The value of D(I) is calculated as D(I)=(R(I)-R(I-1))-(S(I)-S(I-1)). Thus, D(I) measures how much the spacing between arriving packets differs from the spacing between transmitted packets. In the absence of jitter, the spacings will be the same and D(I) will have a value of 0. The interarrival jitter J(I) is calculated continuously as each data packet I is received, according to the formula in Figure 6. J(I) is calculated as an exponential average of observed values of D(I). Only a small weight is given to the most recent observation, so that temporary fluctuations do not invalidate the estimate. The estimated value of jitter is reported to other participants in the connection. The jitter measure may provide a warning of increasing congestion before it leads to packet loss.

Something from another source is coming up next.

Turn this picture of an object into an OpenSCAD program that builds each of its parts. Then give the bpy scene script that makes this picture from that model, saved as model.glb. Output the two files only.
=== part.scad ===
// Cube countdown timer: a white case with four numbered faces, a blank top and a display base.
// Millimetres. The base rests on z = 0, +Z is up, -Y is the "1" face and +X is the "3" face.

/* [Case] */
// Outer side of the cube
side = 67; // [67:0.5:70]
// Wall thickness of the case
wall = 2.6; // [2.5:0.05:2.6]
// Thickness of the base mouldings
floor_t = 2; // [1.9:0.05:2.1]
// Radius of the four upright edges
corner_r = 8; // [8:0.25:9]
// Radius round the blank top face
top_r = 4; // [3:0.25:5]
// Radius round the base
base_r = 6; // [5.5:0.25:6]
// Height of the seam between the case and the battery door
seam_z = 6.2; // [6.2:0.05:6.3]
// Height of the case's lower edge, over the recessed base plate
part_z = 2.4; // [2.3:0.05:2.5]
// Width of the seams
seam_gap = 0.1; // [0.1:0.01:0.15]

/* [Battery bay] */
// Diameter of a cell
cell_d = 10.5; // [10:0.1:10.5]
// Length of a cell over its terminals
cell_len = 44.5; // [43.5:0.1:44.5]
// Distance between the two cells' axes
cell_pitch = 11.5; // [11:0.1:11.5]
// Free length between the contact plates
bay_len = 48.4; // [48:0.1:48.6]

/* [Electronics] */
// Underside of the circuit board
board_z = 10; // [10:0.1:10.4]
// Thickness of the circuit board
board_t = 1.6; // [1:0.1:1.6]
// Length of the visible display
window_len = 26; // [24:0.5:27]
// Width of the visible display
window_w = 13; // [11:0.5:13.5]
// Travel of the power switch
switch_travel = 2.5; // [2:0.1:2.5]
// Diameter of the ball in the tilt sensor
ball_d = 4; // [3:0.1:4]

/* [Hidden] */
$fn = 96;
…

### Internet Congestion Control

When routers in a network become congested to the point of buffer saturation, it becomes necessary to discard incoming or buffered packets. It may be desirable for routers to begin to discard packets before total saturation occurs. In this way, TCP connections receive early warning of increased congestion as the result of a few lost packets. The TCP connections can then back off the volume that they generate to avoid more catastrophic congestion. The most important example of a proactive packet discard scheme is Random Early Detection (RED), introduced by Sally Floyd. RED has been implemented by a number of router vendors.

In essence, RED monitors the queue length for an output port on the router. Associated with each output buffer are two thresholds THmax and THmin. When the queue length is less than THmin, no discard occurs; when it is greater than THmax, any arriving packet is discarded. Between these two thresholds, an incoming packet has an increasing probability of being discarded as the queue length grows from the lower to the higher threshold. The use of two thresholds and a sliding probability scale affords the opportunity to fine-tune the algorithm, and experience has shown that it can be effective in anticipating congestion without wasteful discard.

However, rather than use the actual queue length for the calculation, RED uses a smoothed average queue length SQ(K)=(1-W)&times;SQ(K-1)+W&times;Q(K), where Q is the actual queue length, SQ is the smoothed average, and W is a weighting factor.

You might wonder why an average queue size is used when it would be simpler to use the actual queue size. The purpose of using an average queue size is to filter out transient congestion at the router. The weight W determines how rapidly SQ changes in response to changes in actual queue size. Floyd recommends a quite small value of 0.002. As a result, SQ lags considerably behind changes in actual queue size. The use of this small weight prevents the algorithm from reacting to short bursts of congestion.

### Summary

Exponential averaging is used in a surprisingly wide variety of protocols and congestion-control algorithms. By varying the weighting factor used in the average, more or less weight can be given to recent observations compared to more distant ones. Anyone needing a simple technique for making estimates based on past observations should be aware of this versatile tool.

### References

The algorithm used by TCP to adjust its retransmission timeout was described by Van Jacobson in "Congestion Avoidance and Control." Proceedings, SIGCOMM '88, Computer Communication Review, August 1988. The article was reprinted in Computer Communication Review, January 1995. A revised version is available at ftp.ee.lbl.gov/papers/congavoid.ps.Z.

The RED technique was described by Sally Floyd and Van Jacobson in "Random Early Detection Gateways for Congestion Avoidance," IEEE/ACM Transactions on Networking, August 1993.